While I took the Blue Devils to win the national title, there's no value in betting them to win the ACC at +200, especially since they haven't won the regular season since 2009-10. Crazy, right? North Carolina presents decent value at +450 with a nice combo of returning talent and transfers. I don't know much about Virginia's frontcourt and this may be the year it falls off, but that's rarely been a good thing to bet against. I think Florida State is another option at +650 given its recent success, winning the conference two years ago and finishing second last year. Transfer Caleb Mills is a walking bucket, and there's a chance freshman guard Jalen Warley steps right into a starting spot.
I think Villanova is close to a guarantee to win the Big East at -155, which unfortunately is a far cry from last season's +250 odds. There's a slight chance UConn upends them at +450, but with almost everyone but Jeremiah Robinson-Earl back, it's hard to bet against the Wildcats.
The Wolverines are the favorite at +200, but they're super young. DeVante' Jones is expected to step in and be a Big Ten point guard, and while early reports suggest he'll be better than Mike Smith, it's also worth noting he wasn't a point guard at Coastal Carolina. As a disclaimer, my bias against Michigan is in my blood and it's impossible to get rid of.

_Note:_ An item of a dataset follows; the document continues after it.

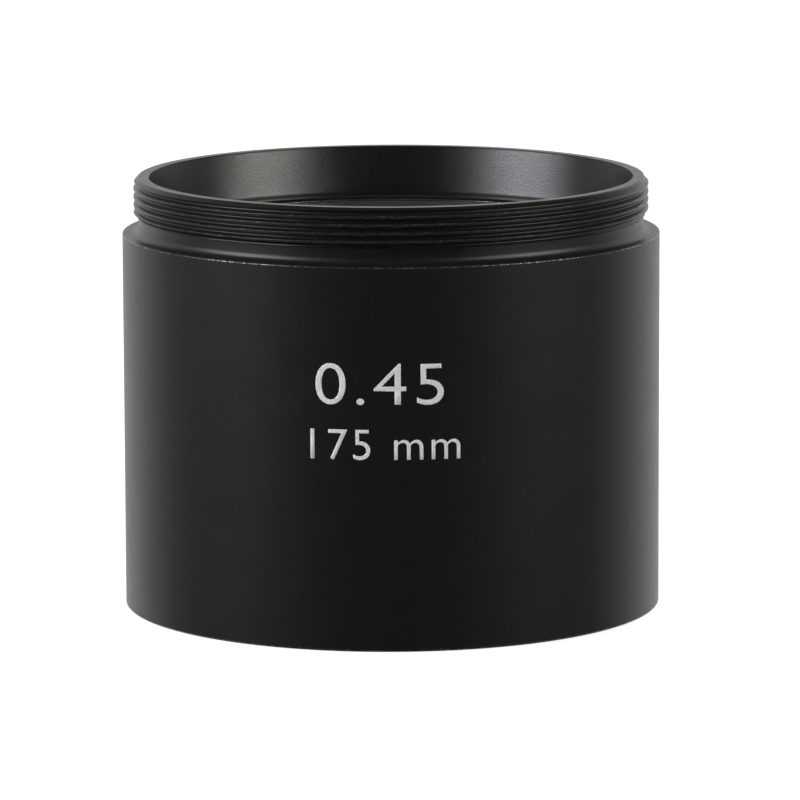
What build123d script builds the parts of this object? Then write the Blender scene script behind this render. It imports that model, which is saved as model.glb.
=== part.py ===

Still, I think Purdue is deeper and more experienced, and has better odds at +300 to win the conference. Matt Painter has kept the Boilermakers near the top of the standings almost every year and they are nearly impossible to beat at home. Jaden Ivey is an inevitable NBA lottery pick, while Trevion Williams and Zach Edey could be the best frontcourt in the country, if not the most intimidating. They only lost Aaron Wheeler, who didn't have much of a role late in the season once Ivey took over.
Illinois is interesting at +700 because of Kofi Cockburn and Andre Curbelo, but I'm not sure anyone else has a shot. There are teams like Michigan State (+900) and Maryland (+1200) that have pieces, but expecting massive improvement from them when a team like Purdue will only be better is a hard bet.
There's not a ton of value here with Kansas at +125 and Texas +200. You could bet Baylor at +550 and hope that run continues, but the Bears lost a lot. Based on history, I'd take the Jayhawks and hope Chris Beard doesn't turn the Longhorns into an immediate conference winner.
The Pac-12 is in a similar spot to the Big 12. All signs point to UCLA being a national-title contender, with +150 odds to win the conference. It'll be hard to bet against that, even with Oregon's recent success. I like the the Ducks, but the +250 odds doesn't seem good enough when the Bruins could be one of the best teams in the country.
I'd like there to be more value in the SEC, but I still think there are some numbers worth going after. There's a chance Kentucky is an elite team again, but I don't want to test that at +225. The same goes for Alabama at +275.
My favorite SEC play is probably Arkansas at +450 to win the regular season. The Razorbacks finished second last season, and while they have some turnover, that's almost always the case for Eric Musselman teams. They have enough returning pieces in JD Notae, Davonte Davis and Jaylin Williams, that I think a transition for the transfers will be smooth. Chris Lykes could be one of the best guards in the SEC if healthy, Au'Diese Toney brings ACC experience and Stanley Umude is a 6-6 shooting guard from South Dakota who could thrive in this system.
Most people will bet on Memphis to win the AAC at +125, and I can't fault them. The Tigers have the talent, and it's not like they were a bad team last season. I still think Houston is worth a play at +350, mainly because of its pedigree. The Cougars have been a top-20 KenPom team each of the last four seasons and there's no reason for that to change. They added Kyler Edwards, who fits the Houston mold, and there's a chance Tramon Mark puts his name on the national scene in his second year. Memphis has the high-end recruits, but Houston has annual success with its style of play, which has been dominant in the AAC.